My confidence levels crashed. There are many such incidents from my school life hiding deep under. I am too afraid to think about them because what if it sends me on a downward spiral again?
I never talked about these issues with anyone. Not with my parents, not with my sister. It was too humiliating. Plus, parents would have perhaps dismissed it as tough parenting and how I should not be this sensitive.
Well, guess what, thanks to these teachers, I grew up anxious, with a confidence level lower than the deepest point in the Pacific Ocean.

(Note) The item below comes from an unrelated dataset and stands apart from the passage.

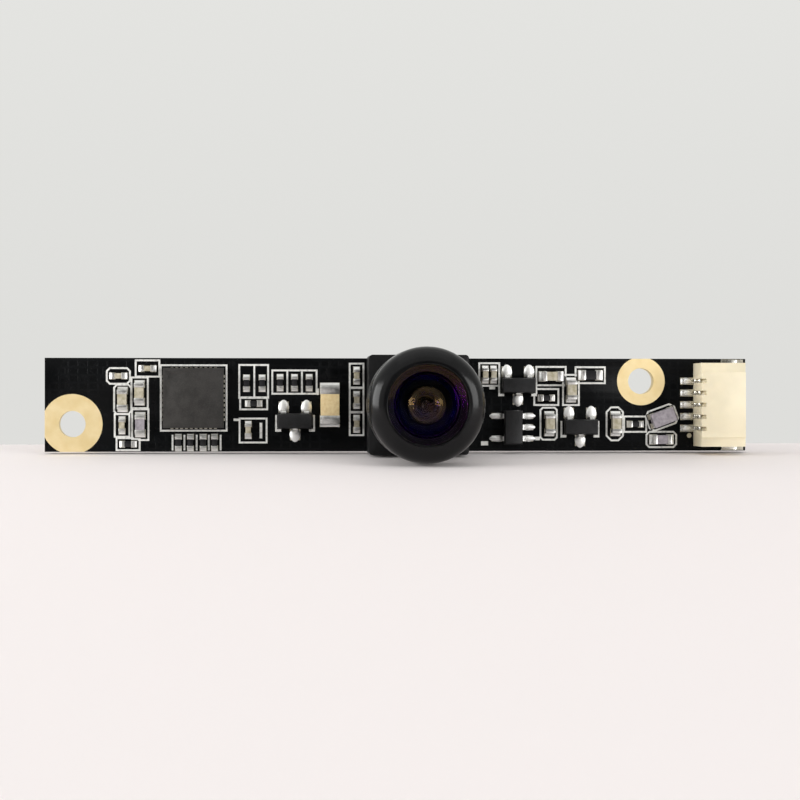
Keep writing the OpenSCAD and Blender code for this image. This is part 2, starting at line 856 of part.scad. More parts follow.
module lens_barrel() {
    r = thread_d / 2;
    color("#141416") turned() difference() {
        union() {
            slab(barrel_base, head_base + over, r);
            slab(head_base, bezel_base, head_d / 2);
            slab(bezel_base, spigot_top, spigot_r);
        }
        slab(barrel_base - over, stop_seat, rear_r + fit);
        slab(stop_seat - over, second_seat + over, second_hollow_d / 2);
        slab(second_seat, cone_base + over, second_lens_d / 2 + fit);
        polygon([
            [0, cone_base], [second_lens_d / 2 + fit, cone_base], [cone_top_r, front_seat],
            [cone_top_r, front_seat + over], [0, front_seat + over]
        ]);
        slab(front_seat, spigot_top + over, front_lens_d / 2 + fit);
        for (z = [barrel_base + 0.3:thread_pitch:head_base - 0.3])
            polygon([
                [r - thread_depth, z - 0.02], [r + 0.02, z - 0.15], [r + 0.02, z + 0.15],
                [r - thread_depth, z + 0.02]
            ]);
    }
}

module front_bezel() {
    color("#1d1d1f") turned() difference() {
        union() {
            slab(bezel_base, head_top - bezel_r, head_d / 2);
            slab(head_top - bezel_r, head_top, head_d / 2 - bezel_r);
            translate([head_d / 2 - bezel_r, head_top - bezel_r]) intersection() {
                circle(bezel_r);
                square(bezel_r + over);
            }
        }
        slab(bezel_base - over, spigot_top + 0.05, spigot_r + fit);
        slab(bezel_base - over, bezel_step, front_lens_d / 2 + fit);
        slab(bezel_base, head_top + over, window_d / 2);
    }
}

module front_lens() {
    color("#2b3136") turned() difference() {
        intersection() {
            slab(front_seat, front_apex + over, front_lens_d / 2);
            under_dome(front_apex, front_lens_r);
        }
        hollow(front_seat, front_hollow_r, front_hollow_d);
    }
}

module second_lens() {
    color("#2b3136") turned() difference() {
        intersection() {
            slab(second_seat, second_apex + over, second_lens_d / 2);
            under_dome(second_apex, second_front_r);
        }
        hollow(second_seat, second_hollow_r, second_hollow_d);
    }
}

// Spacer with a blackened funnel inside, between the second and the front glass
module front_spacer() {
    r = second_lens_d / 2;
    base = dome_at(second_apex, second_front_r, r - 0.25) + fit / 2;
    color("#101012") turned() polygon([
        [r - 0.25, base], [r, base], [r, cone_base + 0.02], [cone_top_r - 0.04, front_seat - 0.02],
        [r + 0.02, front_seat - 0.02]
    ]);
}

module aperture_stop() {
    color("#101012") turned() difference() {
        slab(dome_at(third_apex, third_front_r, ring_r) + fit / 2, stop_seat, rear_r);
        slab(0, stop_seat - stop_t, ring_r);
        slab(0, stop_seat + over, aperture_d / 2);
    }
}

module third_lens() {
    color("#2b3136") turned() intersection() {
        slab(third_vertex - over, third_apex + over, rear_r);
        under_dome(third_apex, third_front_r);
        over_bowl(third_vertex, third_rear_r);
    }
}

module middle_spacer() {
    z0 = dome_at(rear_apex, rear_front_r, ring_r) + fit / 2;
    z1 = bowl_at(third_vertex, third_rear_r, ring_r) - fit / 2;
    color("#101012") turned() translate([ring_r, z0]) square([rear_r - ring_r, z1 - z0]);
}

module rear_lens() {
    color("#2b3136") turned() intersection() {
        slab(rear_vertex - over, rear_apex + over, rear_r);
        under_dome(rear_apex, rear_front_r);
        over_bowl(rear_vertex, rear_rear_r);
    }
}

module rear_retainer() {
    z1 = bowl_at(rear_vertex, rear_rear_r, retainer_r) - fit / 2;
    color("#101012") turned() translate([retainer_r, z1 - retainer_h])
        square([rear_r - retainer_r, retainer_h]);
}

// ---------------------------------------------------------------- connector

function contact_y(i) = (i - (contact_count - 1) / 2) * contact_pitch;

module contact_strip() {
    across(contact_w)
        formed_strip(blade_tip, housing_l - 0.1, housing_l + tail_l, land_t, blade_up + contact_t / 2,
            contact_t, 0.1, 0.3);
}

module connector_contact(number) {
    color("#d5cfa8") at_mouth() translate([0, contact_y(number - 1), 0]) contact_strip();
}

module connector_contact_1() {
    connector_contact(1);
}

module connector_contact_2() {
    connector_contact(2);
}

module connector_contact_3() {
    connector_contact(3);
}

module connector_contact_4() {
    connector_contact(4);
}

module connector_contact_5() {
    connector_contact(5);
}

// Plate in the side of the housing with a foot bent out on to its land
module fixing_lug(turn) {
    bend = 0.05;
    color("#cfcfcd") at_mouth() translate([lug_at, 0, 0]) rotate([0, 0, turn])
        translate([-lug_l / 2, 0, 0]) rotate([90, 0, 90]) linear_extrude(lug_l)
            translate([housing_w / 2, land_t]) {
                translate([-lug_t, lug_t + bend]) square([lug_t, lug_h - lug_t - bend]);
                translate([bend, lug_t + bend]) rotate(180) quarter_bend(bend, lug_t);
                translate([bend, 0]) square([lug_out - bend, lug_t]);
            }
}

module upper_fixing_lug() {
    fixing_lug(180);
}

module lower_fixing_lug() {
    fixing_lug(0);
}

module connector_housing() {
    cavity_w = housing_w - 2 * housing_wall;
    color("#efe3c0") difference() {
        at_mouth() difference() {
            translate([0, -housing_w / 2, 0]) cube([housing_l, housing_w, housing_h]);
            translate([-over, -cavity_w / 2, floor_t])
                cube([housing_l - rear_wall + over, cavity_w, housing_h - floor_t - housing_wall]);
            for (i = [0:contact_count - 1]) translate([0, contact_y(i), 0]) {
                translate([housing_l - slot_l, -contact_w / 2 - fit, -over])
                    cube([slot_l + over, contact_w + 2 * fit, housing_h + 2 * over]);
                contact_strip();
            }
            for (s = [-1, 1])
                translate([-over, s * (housing_w / 2 - shoulder / 2 + over / 2) - (shoulder + over) / 2,
                    housing_h - 0.12]) cube([housing_l + 2 * over, shoulder + over, over]);
            for (s = [-1, 1])
                translate([lug_at - lug_l / 2, s * (housing_w / 2 + over / 2 - lug_t / 2)
                    - (lug_t + over) / 2, -over]) cube([lug_l, lug_t + over, lug_h + land_t + over]);
        }
    }
}

// ---------------------------------------------------------------- the finished module

upright() circuit_board();
upright() left_mounting_pad();
upright() right_mounting_pad();
upright() printed_legend();
upright() component_lands();
upright() solder_fillets();
upright() lens_holder();
upright() lens_barrel();
upright() front_bezel();
upright() front_lens();
upright() second_lens();
upright() front_spacer();
upright() aperture_stop();
upright() third_lens();
upright() middle_spacer();
upright() rear_lens();
upright() rear_retainer();
upright() infrared_filter();
upright() sensor_balls();
upright() sensor_die();
upright() sensor_cover_glass();
upright() connector_housing();
upright() connector_contact_1();
upright() connector_contact_2();
upright() connector_contact_3();
upright() connector_contact_4();
upright() connector_contact_5();
upright() upper_fixing_lug();
upright() lower_fixing_lug();
upright() processor_body();
upright() processor_contacts();
upright() left_regulator_body();
upright() left_regulator_leads();
upright() middle_regulator_body();
upright() middle_regulator_leads();
upright() right_regulator_body();
upright() right_regulator_leads();
upright() load_switch_body();
upright() load_switch_leads();
upright() bulk_capacitor_body();
upright() bulk_capacitor_terminals();
upright() small_resistor_bodies();
upright() small_resistor_terminals();
upright() small_capacitor_bodies();
upright() small_capacitor_terminals();
upright() large_resistor_body();
upright() large_resistor_terminals();
upright() large_capacitor_bodies();
upright() large_capacitor_terminals();
upright() ferrite_bead_bodies();
upright() ferrite_bead_terminals();
upright() choke_body();
upright() choke_terminals();
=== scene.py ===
"""Finishes and light for a narrow board camera module, laid over its solid parts."""

import json
import math

import bpy
from mathutils import Matrix, Vector


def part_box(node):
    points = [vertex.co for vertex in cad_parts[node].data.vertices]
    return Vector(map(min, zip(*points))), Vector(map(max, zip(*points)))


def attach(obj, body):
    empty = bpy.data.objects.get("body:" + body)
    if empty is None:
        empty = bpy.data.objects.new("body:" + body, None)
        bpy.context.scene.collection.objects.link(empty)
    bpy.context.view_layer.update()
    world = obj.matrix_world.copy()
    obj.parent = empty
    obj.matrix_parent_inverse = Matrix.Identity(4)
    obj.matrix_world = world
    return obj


bl_info = {
    "name": "Camera Module Finish",
    "version": (1, 0, 0),
    "blender": (4, 5, 0),
    "location": "View3D > Sidebar > Module",
    "description": "Finishes, solder joints and studio for a narrow board camera module",
    "category": "Object",
}

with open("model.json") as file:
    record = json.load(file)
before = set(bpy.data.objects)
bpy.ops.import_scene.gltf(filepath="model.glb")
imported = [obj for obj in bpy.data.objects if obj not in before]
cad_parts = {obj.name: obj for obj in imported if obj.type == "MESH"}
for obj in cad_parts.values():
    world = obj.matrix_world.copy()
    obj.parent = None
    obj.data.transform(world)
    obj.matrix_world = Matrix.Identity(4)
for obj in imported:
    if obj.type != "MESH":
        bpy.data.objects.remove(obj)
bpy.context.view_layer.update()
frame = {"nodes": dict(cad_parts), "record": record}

MM = 0.001
# corners of the loose faces that lie closer than this are one corner
SAME_CORNER = 0.0008 * MM
BOARD_LOW, BOARD_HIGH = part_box("circuit_board")
FACE = BOARD_LOW.y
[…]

It has taken me years to find like-minded people who ‘get me’ and my weirdness. I may not have completely healed but I am better. Every day I strive to get a little better. I suffer from a tremendous lack of self-confidence and I would rather stay invisible than get the spotlight. Large groups of people make me nervous. But, I am hopeful. Hopeful and confident that I am healing.
Hence, when I read people thanking their teachers, there is a bit of bitterness in me. I try very hard to get over it. Maybe I have not forgiven them completely for being shitty teachers and ruining my childhood. But someday I will get there.
So, if you are a teacher reading this, don’t be that teacher. If you are a parent, listen to your child and notice little changes. Perhaps your child is not acting out ‘because teens’. And if you have had your share of horrendous teachers, remember, you are not alone.
School doesn’t last forever and neither should those memories. We shall heal.